There have been a couple of warm days recently, but in this upcoming week daytime temperatures are expected to be in the mid-80s every day, which is quite wonderful for the beginning of May, particularly when considering the exceptionally long and dreary April we just endured here in West Michigan.
The past week has been full of poetry-related events.
In the evening of this past Monday, May 2, I ventured to Douglas, Michigan to attend “Let’s Take Another Look at Poetry,” a workshop held by Jack Ridl, who I have not seen in person since early 2019, I think. He and his wife Julie have been friends of mine for many years, and I had the great good fortune of being invited to attend their regular Sunday morning open studio back in the Before Times. Jack and Julie’s advice was invaluable for me as we worked out the kinks of Caffeinated Press and The 3288 Review. And I loved hearing Jack read his own work, an opportunity I have not had since the launch of his most recent book Saint Peter and the Goldfinch, back in early 2019. So, three very long years.
Yesterday, May 7, I attended the “Schuler Mecca” interview for the Oral History of Poetry in Grand Rapids project organized by local poet Christine Stephens-Krieger. She interview included several former Schuler Books employees who were involved in the poetry scene (such as it was) in Grand Rapids in the 1980s and 1990s. We discussed the role of our local independent bookstore in promoting poetry to the West Michigan community, as well as the many national poets who held readings and signings at the store, and how being in that space in that time with that group of people had influenced our own poetry practice.
This was the second time I was interviewed for the project, the first being a month ago about my experience as a publisher of local poets and poetry as part of Caffeinated Press.
Three new books have arrived here at the Library of Winkelman Abbey.
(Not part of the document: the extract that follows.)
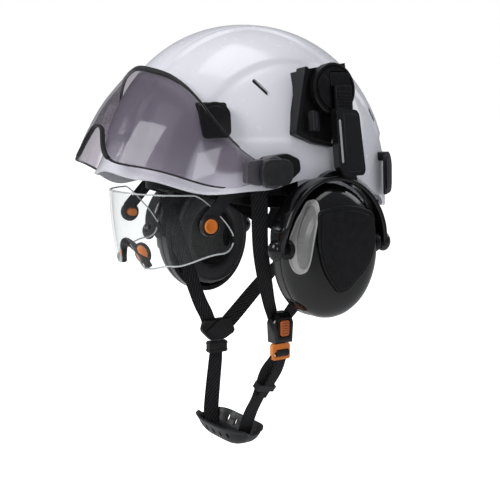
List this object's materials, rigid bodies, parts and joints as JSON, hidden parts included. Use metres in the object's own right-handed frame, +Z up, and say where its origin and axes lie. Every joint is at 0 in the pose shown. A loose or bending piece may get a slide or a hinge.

First up is the May issue of Poetry Magazine. I am quickly catching up to present in my read-through of back issues, and will likely catch up to my subscription in the middle of summer. At that point I will need to consider if I want to keep my subscription. Right now I’m leaning toward “yes.”
Next is Dragon, the new graphic novel by Saladin Ahmed and Dave Acosta, from their successful Kickstarter. I have only skimmed it so far, but the writing and artwork is gorgeous, as would be expected from such talented people.
And on the right is the final, completed version of Illyrian Fugue, written over the past 16 years by my dear friend Scott Krieger. I had the honor of reading an earlier draft back in 2019, so I am eagerly looking forward to reading the final release.
In reading news, in addition to the issues of Poetry Magazine, I am reading Benedict Anderson‘s exemplary book Imagined Communities, an examination of the phenomenon of nationalism.